▸ **Supplied material**
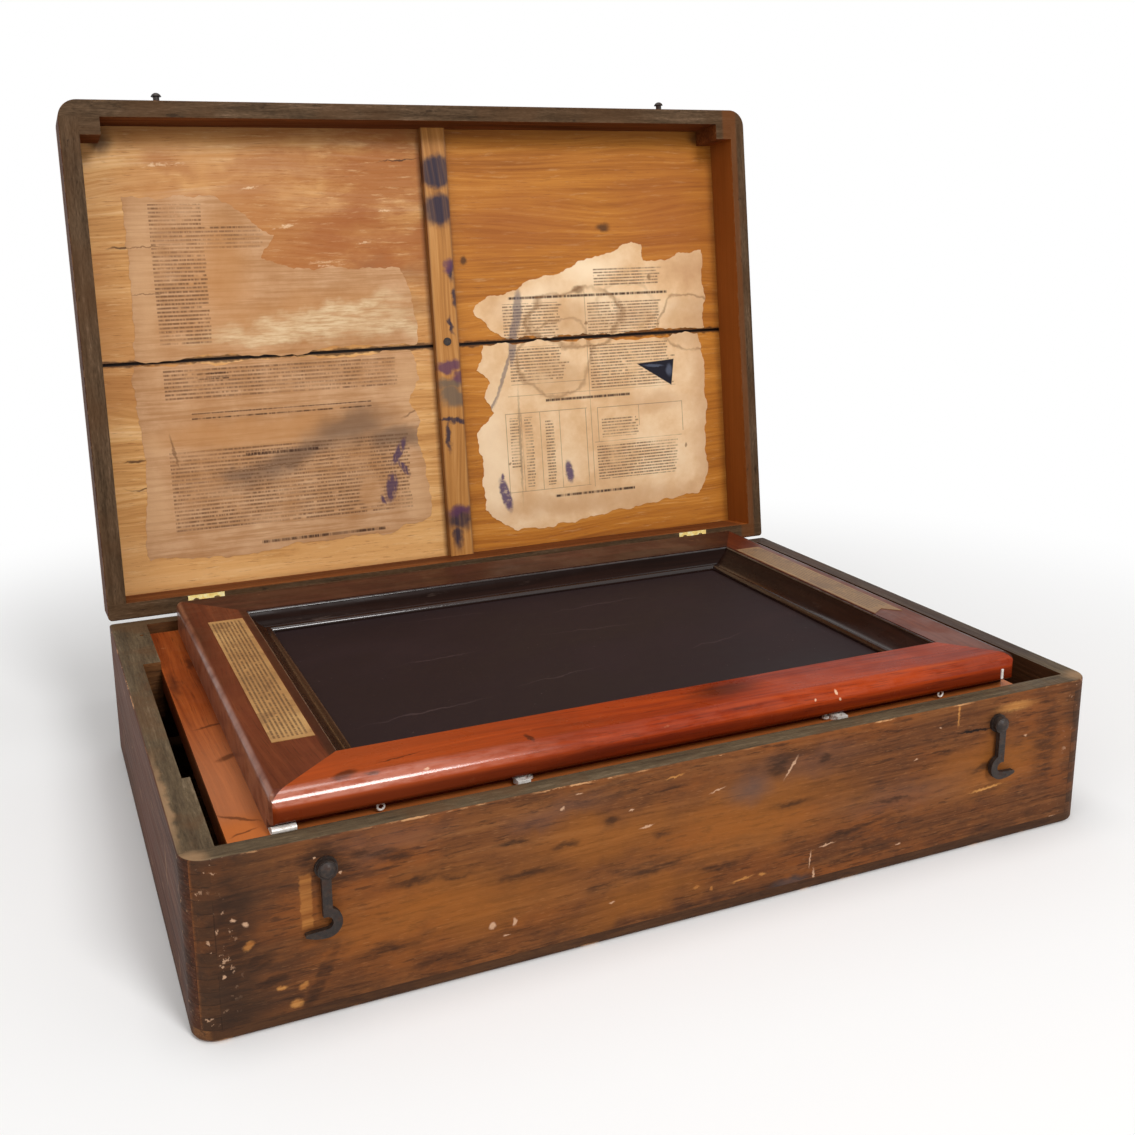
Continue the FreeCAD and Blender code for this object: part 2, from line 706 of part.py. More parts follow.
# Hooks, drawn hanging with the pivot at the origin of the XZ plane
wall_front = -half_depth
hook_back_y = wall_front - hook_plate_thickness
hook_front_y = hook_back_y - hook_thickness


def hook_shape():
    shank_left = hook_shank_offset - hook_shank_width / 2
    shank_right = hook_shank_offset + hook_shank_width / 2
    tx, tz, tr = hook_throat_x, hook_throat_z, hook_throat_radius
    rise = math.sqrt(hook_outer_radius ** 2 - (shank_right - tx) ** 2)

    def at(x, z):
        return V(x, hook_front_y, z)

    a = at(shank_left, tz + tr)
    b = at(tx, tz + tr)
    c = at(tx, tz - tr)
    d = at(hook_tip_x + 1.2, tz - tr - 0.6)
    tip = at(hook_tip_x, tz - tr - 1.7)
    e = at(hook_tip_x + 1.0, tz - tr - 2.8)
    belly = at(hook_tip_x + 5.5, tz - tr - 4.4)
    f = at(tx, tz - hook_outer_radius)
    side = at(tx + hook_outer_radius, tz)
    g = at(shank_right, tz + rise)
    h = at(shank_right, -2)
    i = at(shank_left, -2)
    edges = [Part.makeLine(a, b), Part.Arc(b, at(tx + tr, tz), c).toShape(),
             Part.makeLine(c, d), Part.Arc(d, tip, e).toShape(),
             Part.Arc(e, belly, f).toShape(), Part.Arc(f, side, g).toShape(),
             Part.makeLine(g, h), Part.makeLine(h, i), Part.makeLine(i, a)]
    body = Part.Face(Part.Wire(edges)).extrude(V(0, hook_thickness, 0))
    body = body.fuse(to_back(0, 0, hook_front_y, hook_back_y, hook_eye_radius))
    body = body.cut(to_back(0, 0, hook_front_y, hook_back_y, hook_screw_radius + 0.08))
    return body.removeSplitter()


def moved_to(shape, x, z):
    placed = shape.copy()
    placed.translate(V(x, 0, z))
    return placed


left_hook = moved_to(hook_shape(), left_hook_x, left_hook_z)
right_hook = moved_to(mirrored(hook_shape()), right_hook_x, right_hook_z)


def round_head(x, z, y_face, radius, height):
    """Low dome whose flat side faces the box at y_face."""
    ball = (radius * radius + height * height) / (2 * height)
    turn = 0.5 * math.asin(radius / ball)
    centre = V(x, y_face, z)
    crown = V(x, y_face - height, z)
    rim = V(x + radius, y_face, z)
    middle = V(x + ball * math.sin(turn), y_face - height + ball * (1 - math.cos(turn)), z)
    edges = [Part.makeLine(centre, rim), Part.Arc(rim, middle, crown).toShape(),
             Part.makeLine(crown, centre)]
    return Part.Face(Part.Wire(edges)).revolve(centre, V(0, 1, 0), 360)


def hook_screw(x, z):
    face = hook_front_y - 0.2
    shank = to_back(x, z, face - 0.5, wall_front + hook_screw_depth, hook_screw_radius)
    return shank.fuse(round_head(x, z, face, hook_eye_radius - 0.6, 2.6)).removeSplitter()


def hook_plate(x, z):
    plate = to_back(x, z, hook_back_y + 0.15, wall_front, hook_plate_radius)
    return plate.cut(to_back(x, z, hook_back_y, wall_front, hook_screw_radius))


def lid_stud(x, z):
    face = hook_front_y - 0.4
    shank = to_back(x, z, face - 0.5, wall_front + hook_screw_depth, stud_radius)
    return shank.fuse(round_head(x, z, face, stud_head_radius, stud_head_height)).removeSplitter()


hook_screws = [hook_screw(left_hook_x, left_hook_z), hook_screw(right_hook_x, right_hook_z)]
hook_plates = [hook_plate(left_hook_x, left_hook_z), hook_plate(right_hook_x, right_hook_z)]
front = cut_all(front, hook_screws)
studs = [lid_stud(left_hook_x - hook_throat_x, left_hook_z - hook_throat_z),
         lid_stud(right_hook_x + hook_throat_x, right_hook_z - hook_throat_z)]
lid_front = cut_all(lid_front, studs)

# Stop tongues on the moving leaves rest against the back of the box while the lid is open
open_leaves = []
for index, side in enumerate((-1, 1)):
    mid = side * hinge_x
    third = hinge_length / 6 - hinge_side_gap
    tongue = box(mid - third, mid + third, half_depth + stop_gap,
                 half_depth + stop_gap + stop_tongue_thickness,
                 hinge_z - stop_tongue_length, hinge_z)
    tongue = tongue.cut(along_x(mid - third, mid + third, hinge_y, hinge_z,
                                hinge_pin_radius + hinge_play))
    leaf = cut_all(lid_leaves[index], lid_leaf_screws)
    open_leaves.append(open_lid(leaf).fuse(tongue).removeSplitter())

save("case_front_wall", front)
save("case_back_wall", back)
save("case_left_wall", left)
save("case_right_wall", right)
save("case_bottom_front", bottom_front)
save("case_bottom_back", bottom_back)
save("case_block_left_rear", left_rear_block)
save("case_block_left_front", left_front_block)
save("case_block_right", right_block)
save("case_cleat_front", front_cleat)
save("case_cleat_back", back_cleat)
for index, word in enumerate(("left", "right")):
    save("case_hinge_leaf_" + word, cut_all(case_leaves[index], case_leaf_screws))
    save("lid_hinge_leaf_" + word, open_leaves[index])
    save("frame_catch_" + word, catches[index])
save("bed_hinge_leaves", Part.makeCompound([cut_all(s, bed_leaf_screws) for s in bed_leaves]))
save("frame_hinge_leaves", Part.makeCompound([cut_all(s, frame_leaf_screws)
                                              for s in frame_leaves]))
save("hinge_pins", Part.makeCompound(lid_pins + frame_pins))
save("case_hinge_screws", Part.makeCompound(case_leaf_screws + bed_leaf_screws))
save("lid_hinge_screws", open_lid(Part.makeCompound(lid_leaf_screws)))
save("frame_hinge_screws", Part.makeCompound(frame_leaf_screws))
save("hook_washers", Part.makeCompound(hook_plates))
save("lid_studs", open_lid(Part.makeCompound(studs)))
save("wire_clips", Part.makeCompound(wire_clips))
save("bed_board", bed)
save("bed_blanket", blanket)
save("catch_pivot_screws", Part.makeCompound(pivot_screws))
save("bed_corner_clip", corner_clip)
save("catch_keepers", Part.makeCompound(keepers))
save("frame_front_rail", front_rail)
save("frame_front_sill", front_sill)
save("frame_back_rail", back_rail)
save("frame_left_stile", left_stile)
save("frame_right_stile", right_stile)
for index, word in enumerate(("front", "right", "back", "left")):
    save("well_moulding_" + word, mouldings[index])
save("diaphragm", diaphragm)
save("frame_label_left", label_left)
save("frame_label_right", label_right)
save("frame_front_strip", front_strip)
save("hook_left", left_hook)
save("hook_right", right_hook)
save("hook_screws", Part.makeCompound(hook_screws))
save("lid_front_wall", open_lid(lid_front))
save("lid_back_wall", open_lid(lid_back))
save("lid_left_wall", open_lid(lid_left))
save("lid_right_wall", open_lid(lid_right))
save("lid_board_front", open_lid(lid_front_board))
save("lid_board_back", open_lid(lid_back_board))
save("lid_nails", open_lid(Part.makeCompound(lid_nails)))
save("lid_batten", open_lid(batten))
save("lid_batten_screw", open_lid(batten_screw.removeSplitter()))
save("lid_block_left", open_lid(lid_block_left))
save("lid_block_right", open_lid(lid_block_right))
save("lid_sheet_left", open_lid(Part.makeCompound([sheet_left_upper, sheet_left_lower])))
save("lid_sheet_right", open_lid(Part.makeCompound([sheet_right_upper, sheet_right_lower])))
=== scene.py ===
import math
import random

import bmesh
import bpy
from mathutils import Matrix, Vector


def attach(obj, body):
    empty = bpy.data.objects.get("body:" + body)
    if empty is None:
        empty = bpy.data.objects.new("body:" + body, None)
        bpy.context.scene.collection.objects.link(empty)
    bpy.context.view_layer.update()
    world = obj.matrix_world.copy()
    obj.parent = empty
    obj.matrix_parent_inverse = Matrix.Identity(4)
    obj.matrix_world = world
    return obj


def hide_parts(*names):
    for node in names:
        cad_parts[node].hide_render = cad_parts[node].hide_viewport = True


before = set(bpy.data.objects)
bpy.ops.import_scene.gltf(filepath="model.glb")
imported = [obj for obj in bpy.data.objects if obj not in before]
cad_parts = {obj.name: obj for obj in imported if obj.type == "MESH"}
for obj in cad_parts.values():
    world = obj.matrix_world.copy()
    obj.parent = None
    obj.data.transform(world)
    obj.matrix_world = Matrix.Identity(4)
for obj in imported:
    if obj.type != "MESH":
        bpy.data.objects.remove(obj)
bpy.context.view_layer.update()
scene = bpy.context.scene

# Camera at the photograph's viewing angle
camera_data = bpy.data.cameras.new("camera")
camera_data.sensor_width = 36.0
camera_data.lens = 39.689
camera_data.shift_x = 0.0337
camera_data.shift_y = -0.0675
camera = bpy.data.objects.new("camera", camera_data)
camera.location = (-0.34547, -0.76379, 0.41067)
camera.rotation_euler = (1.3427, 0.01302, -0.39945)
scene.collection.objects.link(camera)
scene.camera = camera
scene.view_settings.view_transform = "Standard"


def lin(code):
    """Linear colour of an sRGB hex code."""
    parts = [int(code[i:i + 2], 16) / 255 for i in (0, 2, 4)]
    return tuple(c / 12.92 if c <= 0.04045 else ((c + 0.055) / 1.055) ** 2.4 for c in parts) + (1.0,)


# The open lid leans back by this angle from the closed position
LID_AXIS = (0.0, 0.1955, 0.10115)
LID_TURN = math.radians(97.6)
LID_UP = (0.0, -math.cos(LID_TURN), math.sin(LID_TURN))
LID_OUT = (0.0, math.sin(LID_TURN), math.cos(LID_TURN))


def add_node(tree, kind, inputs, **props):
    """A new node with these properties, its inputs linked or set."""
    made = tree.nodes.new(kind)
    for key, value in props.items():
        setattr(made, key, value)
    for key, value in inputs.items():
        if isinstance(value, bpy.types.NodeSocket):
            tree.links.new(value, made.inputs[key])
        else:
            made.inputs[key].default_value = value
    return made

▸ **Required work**
Copy exactly the lines that run from the first line of the data to the line containing "return V(x, hook_front_y, z)", please, with both ends included and nothing else.

▸ **Reply**
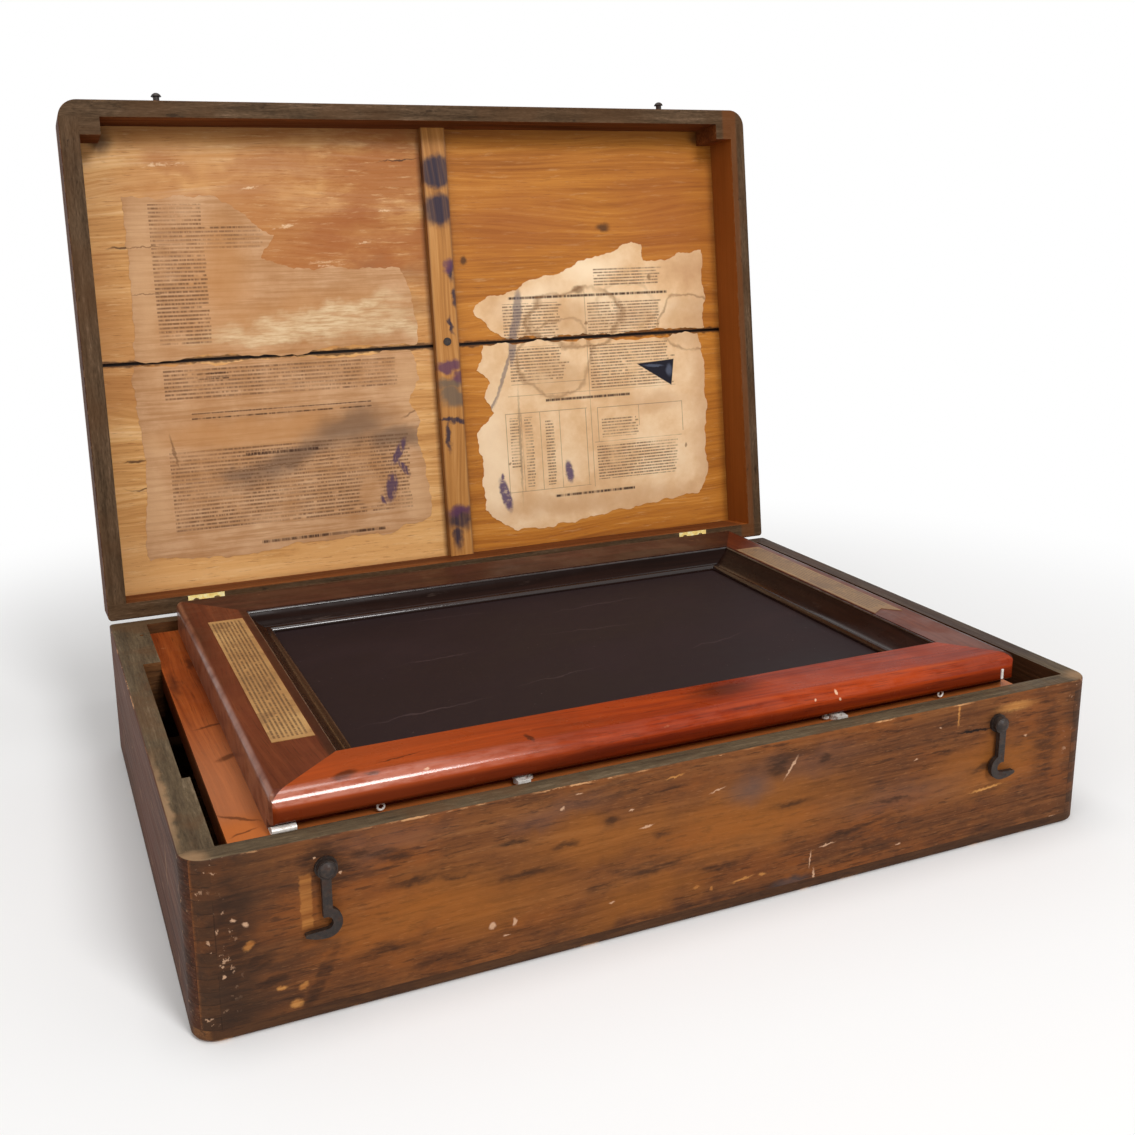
Continue the FreeCAD and Blender code for this object: part 2, from line 706 of part.py. More parts follow.
# Hooks, drawn hanging with the pivot at the origin of the XZ plane
wall_front = -half_depth
hook_back_y = wall_front - hook_plate_thickness
hook_front_y = hook_back_y - hook_thickness


def hook_shape():
    shank_left = hook_shank_offset - hook_shank_width / 2
    shank_right = hook_shank_offset + hook_shank_width / 2
    tx, tz, tr = hook_throat_x, hook_throat_z, hook_throat_radius
    rise = math.sqrt(hook_outer_radius ** 2 - (shank_right - tx) ** 2)

    def at(x, z):
        return V(x, hook_front_y, z)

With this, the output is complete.